Your task is to reproduce exactly the lines from the line with "Turn this picture" through the end of the records below.

═════ Entries ═════

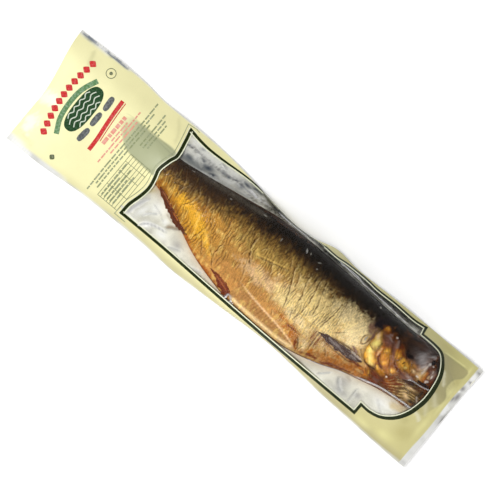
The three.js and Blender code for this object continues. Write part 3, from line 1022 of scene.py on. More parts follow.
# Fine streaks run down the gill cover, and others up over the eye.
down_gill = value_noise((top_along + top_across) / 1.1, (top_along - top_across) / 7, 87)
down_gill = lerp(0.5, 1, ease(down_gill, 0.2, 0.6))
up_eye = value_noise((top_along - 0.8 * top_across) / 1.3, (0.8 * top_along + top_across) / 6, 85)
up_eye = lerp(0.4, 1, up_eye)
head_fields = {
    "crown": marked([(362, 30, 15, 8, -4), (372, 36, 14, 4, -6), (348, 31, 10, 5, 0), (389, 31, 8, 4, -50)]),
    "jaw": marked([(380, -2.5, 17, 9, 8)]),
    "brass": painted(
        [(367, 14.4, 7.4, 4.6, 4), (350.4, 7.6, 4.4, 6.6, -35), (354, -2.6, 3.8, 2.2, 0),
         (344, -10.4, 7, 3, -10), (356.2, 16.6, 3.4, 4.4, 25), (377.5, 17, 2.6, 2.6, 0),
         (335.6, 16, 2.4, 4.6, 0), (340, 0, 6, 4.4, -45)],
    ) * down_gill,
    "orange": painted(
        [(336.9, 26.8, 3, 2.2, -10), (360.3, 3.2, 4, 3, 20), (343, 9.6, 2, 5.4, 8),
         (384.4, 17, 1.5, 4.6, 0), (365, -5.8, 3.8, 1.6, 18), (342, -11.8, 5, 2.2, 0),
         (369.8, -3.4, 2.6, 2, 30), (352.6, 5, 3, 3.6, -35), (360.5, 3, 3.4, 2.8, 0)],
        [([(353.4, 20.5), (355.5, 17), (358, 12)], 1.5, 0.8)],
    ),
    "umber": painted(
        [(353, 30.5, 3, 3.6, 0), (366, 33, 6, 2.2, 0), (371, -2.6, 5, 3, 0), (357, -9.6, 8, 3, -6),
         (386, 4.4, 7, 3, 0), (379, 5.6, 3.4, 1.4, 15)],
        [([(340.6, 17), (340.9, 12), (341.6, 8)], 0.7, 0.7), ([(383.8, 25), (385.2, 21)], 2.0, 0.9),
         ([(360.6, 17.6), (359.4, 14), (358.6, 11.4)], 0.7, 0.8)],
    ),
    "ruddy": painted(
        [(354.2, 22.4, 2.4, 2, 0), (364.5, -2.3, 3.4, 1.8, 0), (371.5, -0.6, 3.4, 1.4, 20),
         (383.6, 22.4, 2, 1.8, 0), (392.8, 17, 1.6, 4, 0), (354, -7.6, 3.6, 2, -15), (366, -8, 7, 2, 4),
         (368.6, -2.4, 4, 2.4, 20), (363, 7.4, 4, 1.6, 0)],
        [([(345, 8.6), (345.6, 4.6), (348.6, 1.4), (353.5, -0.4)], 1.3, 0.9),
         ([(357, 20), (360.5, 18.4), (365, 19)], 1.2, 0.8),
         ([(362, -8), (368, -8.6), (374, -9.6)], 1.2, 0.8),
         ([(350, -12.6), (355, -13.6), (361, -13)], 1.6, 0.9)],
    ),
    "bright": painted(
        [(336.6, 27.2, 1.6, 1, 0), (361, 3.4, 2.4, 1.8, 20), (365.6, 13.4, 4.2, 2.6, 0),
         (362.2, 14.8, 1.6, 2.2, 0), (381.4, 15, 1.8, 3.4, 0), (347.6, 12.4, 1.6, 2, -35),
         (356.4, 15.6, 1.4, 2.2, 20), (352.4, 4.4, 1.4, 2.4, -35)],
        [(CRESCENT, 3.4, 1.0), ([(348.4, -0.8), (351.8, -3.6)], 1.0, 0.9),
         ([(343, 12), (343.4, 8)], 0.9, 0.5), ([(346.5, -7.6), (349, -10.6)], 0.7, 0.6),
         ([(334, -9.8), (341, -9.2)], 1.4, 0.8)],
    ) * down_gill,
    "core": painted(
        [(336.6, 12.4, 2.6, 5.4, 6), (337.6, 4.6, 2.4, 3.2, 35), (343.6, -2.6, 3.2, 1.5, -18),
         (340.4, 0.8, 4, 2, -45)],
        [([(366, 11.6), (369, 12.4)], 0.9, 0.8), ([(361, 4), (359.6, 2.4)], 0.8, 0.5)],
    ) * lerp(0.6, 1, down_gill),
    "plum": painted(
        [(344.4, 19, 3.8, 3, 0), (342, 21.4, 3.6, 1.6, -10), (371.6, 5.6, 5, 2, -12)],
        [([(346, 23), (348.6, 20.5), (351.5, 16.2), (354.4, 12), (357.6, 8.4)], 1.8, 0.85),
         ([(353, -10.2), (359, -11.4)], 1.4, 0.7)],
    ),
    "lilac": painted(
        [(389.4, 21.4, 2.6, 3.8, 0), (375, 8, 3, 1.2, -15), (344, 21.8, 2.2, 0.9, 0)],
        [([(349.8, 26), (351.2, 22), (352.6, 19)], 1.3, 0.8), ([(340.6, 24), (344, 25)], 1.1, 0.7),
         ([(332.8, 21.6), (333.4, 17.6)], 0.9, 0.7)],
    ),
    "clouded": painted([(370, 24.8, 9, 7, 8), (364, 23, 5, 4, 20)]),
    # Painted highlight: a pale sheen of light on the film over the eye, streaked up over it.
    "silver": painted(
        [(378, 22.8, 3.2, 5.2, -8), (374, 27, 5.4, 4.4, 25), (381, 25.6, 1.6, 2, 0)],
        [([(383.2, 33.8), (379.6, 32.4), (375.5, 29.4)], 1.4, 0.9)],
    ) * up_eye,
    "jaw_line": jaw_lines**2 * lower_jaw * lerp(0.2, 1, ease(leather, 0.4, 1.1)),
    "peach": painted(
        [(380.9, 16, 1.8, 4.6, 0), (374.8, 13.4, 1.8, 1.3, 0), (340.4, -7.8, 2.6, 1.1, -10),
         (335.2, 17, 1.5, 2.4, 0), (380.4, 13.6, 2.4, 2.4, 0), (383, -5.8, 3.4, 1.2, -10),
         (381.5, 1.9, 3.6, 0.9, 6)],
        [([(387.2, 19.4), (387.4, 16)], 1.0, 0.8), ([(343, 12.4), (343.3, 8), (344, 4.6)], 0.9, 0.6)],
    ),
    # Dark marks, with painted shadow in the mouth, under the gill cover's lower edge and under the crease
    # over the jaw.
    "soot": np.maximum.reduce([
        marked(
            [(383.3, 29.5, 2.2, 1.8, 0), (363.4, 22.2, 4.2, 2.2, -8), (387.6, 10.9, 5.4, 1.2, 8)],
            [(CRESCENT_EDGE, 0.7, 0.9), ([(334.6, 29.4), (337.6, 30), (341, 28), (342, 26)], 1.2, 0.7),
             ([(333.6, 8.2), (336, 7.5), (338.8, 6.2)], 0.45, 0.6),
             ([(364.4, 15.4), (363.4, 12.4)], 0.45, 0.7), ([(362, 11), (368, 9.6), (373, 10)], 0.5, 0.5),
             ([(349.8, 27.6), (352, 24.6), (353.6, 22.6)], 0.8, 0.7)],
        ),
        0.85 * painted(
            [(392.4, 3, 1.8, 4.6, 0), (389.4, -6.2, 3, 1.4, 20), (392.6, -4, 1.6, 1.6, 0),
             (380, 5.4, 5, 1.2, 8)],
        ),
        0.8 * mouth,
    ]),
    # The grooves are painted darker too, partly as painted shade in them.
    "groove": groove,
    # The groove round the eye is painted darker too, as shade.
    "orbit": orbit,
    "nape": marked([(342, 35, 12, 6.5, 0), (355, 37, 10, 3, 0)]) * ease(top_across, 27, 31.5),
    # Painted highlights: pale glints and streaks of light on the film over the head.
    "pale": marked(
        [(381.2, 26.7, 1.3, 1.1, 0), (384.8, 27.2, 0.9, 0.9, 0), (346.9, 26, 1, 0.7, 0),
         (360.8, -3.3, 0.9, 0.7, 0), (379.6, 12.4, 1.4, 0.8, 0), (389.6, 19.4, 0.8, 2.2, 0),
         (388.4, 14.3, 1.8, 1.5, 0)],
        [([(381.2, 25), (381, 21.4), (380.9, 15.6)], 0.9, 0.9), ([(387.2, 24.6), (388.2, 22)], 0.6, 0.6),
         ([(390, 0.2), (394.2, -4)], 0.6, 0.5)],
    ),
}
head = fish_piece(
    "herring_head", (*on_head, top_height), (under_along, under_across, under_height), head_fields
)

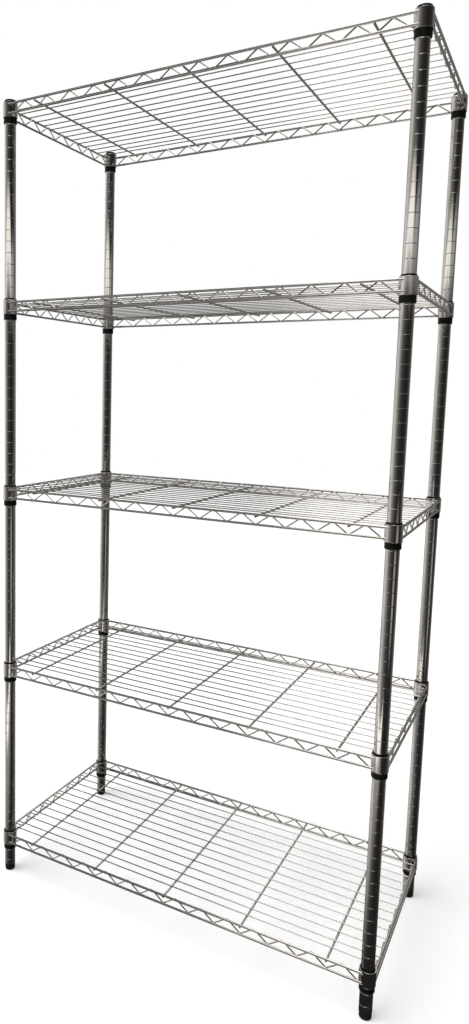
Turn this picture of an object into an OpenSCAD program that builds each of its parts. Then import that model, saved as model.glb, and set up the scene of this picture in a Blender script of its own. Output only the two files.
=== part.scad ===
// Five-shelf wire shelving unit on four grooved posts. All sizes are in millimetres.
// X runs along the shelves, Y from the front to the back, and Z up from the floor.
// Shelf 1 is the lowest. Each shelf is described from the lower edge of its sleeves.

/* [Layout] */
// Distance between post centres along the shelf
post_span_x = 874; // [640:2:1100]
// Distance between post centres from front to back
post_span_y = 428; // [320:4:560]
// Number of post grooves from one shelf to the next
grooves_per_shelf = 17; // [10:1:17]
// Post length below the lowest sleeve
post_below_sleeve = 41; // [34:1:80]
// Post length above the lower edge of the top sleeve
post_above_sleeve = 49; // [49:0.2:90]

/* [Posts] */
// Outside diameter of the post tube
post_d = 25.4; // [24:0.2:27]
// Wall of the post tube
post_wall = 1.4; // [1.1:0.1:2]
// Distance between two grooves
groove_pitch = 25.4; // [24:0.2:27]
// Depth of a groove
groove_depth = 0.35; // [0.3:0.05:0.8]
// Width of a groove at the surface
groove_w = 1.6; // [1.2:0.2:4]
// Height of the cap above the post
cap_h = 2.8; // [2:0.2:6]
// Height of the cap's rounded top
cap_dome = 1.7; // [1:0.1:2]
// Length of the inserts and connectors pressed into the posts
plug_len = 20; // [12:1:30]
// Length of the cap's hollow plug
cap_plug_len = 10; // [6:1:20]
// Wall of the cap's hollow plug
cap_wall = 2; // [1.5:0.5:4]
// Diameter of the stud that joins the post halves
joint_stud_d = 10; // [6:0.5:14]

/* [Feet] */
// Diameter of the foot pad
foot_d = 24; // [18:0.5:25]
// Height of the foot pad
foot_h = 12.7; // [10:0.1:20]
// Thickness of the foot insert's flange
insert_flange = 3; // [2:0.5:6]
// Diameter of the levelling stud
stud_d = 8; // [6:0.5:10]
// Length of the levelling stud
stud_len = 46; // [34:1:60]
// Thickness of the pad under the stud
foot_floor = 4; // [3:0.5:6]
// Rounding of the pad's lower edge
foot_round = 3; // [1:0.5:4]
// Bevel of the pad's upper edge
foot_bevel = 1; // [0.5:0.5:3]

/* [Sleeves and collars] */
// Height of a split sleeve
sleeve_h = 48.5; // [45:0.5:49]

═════

Task solution →
Turn this picture of an object into an OpenSCAD program that builds each of its parts. Then import that model, saved as model.glb, and set up the scene of this picture in a Blender script of its own. Output only the two files.
=== part.scad ===
// Five-shelf wire shelving unit on four grooved posts. All sizes are in millimetres.
// X runs along the shelves, Y from the front to the back, and Z up from the floor.
// Shelf 1 is the lowest. Each shelf is described from the lower edge of its sleeves.

/* [Layout] */
// Distance between post centres along the shelf
post_span_x = 874; // [640:2:1100]
// Distance between post centres from front to back
post_span_y = 428; // [320:4:560]
// Number of post grooves from one shelf to the next
grooves_per_shelf = 17; // [10:1:17]
// Post length below the lowest sleeve
post_below_sleeve = 41; // [34:1:80]
// Post length above the lower edge of the top sleeve
post_above_sleeve = 49; // [49:0.2:90]

/* [Posts] */
// Outside diameter of the post tube
post_d = 25.4; // [24:0.2:27]
// Wall of the post tube
post_wall = 1.4; // [1.1:0.1:2]
// Distance between two grooves
groove_pitch = 25.4; // [24:0.2:27]
// Depth of a groove
groove_depth = 0.35; // [0.3:0.05:0.8]
// Width of a groove at the surface
groove_w = 1.6; // [1.2:0.2:4]
// Height of the cap above the post
cap_h = 2.8; // [2:0.2:6]
// Height of the cap's rounded top
cap_dome = 1.7; // [1:0.1:2]
// Length of the inserts and connectors pressed into the posts
plug_len = 20; // [12:1:30]
// Length of the cap's hollow plug
cap_plug_len = 10; // [6:1:20]
// Wall of the cap's hollow plug
cap_wall = 2; // [1.5:0.5:4]
// Diameter of the stud that joins the post halves
joint_stud_d = 10; // [6:0.5:14]

/* [Feet] */
// Diameter of the foot pad
foot_d = 24; // [18:0.5:25]
// Height of the foot pad
foot_h = 12.7; // [10:0.1:20]
// Thickness of the foot insert's flange
insert_flange = 3; // [2:0.5:6]
// Diameter of the levelling stud
stud_d = 8; // [6:0.5:10]
// Length of the levelling stud
stud_len = 46; // [34:1:60]
// Thickness of the pad under the stud
foot_floor = 4; // [3:0.5:6]
// Rounding of the pad's lower edge
foot_round = 3; // [1:0.5:4]
// Bevel of the pad's upper edge
foot_bevel = 1; // [0.5:0.5:3]

/* [Sleeves and collars] */
// Height of a split sleeve
sleeve_h = 48.5; // [45:0.5:49]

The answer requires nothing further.